Principale démocratie libérale d’Europe, la France assiste, dans les années 1930 et un contexte de crise économique et politique grandissante, à un renouveau de l’antisémitisme dans la presse et dans la rue, plus particulièrement à la suite de l’accession au pouvoir du socialiste juif Léon Blum, chef de file du Front populaire (1936). Des activistes, Henry Coston, Louis Darquier de Pellepoix ou Marcel Bucard, tentent de reprendre le flambeau des campagnes de l’époque de l’affaire Dreyfus, qui avait vu l’antisémitisme militant s’instituer en force politique, avec sa presse de chantage et ses élus à la Chambre des députés, sous l’égide d’Édouard Drumont. Mais la tradition, politique, historique, qu’ils prétendent incarner subit inévitablement l’influence de l’antisémitisme nazi triomphant. À bien des égards, elle en est même le paravent, dans la mesure où la plupart de ces activistes sont financés par le IIIe Reich et agissent selon ses directives. Ainsi, inscrire leurs prises de position antisémites dans une généalogie spécifiquement française leur permet aussi de masquer un processus d’acculturation politique à l’œuvre.

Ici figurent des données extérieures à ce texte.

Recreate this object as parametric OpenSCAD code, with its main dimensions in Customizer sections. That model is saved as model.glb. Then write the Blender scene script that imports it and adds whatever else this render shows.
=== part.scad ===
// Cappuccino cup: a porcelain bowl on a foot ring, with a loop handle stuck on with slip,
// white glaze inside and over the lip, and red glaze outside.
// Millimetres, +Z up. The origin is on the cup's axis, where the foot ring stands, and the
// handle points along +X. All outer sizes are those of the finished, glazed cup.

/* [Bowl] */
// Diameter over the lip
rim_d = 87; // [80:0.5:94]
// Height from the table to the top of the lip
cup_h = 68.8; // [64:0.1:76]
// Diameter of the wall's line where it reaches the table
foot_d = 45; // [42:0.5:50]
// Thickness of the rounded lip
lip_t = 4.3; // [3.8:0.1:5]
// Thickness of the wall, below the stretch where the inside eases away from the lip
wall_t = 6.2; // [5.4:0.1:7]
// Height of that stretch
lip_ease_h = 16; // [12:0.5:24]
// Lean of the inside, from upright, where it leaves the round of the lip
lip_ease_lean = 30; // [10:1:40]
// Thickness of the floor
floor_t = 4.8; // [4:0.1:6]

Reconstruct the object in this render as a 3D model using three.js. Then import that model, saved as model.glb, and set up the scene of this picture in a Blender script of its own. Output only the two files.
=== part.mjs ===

La question du rapport de l’industrie et des entreprises allemandes avec la dictature nazie, et de leur degré de responsabilité dans la politique du nazisme, s’impose dès les années 1930. Le célèbre photomontage de John Heartfield («J’ai derrière moi des millions de marks») symbolisait, avant même la prise de pouvoir, la conviction profondément ancrée à gauche qu’Hitler n’était qu’une marionnette du grand capital. D’après cette thèse vivement débattue avant et après la guerre, et devenue officielle dans les territoires d’influence soviétique à partir de 1935, la soif impérialiste de profit et la peur de la révolution auraient conduit la grande industrie à miser sur la dictature tyrannique d’Hitler et sur sa logique guerrière; cette position trouva vite des sympathies à l’Ouest aussi: ces arguments semblaient plausibles aux marxistes de salon anglais et aux émigrants allemands, mais aussi à certains fonctionnaires antitrust de l’administration de Roosevelt, qui se passaient de cadre théorique. Il s’établit ainsi dans l’immédiat après-guerre une alliance singulière entre marxistes et libéraux, sociaux-démocrates et représentants de l’École de Francfort, qui voyaient dans les procès de Nuremberg la conséquence logique du comportement des grandes entreprises avant 1945. Mais lorsque l’Union soviétique en tira la conclusion dans sa zone d’influence, et en particulier dans la zone d’occupation soviétique, qu’il fallait par principe rejeter la propriété privée des moyens de production, les Américains ne purent plus la suivre. La nécessité de dissoudre les trusts et de ramener les criminels à la raison n’impliquait aucune remise en cause de l’ordre économique, à savoir l’économie capitaliste. Au contraire: grands groupes et industriels, en procès à Nuremberg quelques années plus tôt, redevenaient utiles pendant la Guerre froide. Cette contradiction dans la politique américaine explique le caractère sensible de cette question dans l’après-guerre: d’une part, les Américains avaient eux-mêmes jugé devant un tribunal, et stigmatisé aux yeux de l’opinion, la culpabilité de la grande industrie allemande; d’autre part, ces mêmes Américains empêchaient toute mesure de lutte contre la puissance de la grande industrie et la découvrirent comme alliée au plus tard au paroxysme de la Guerre froide.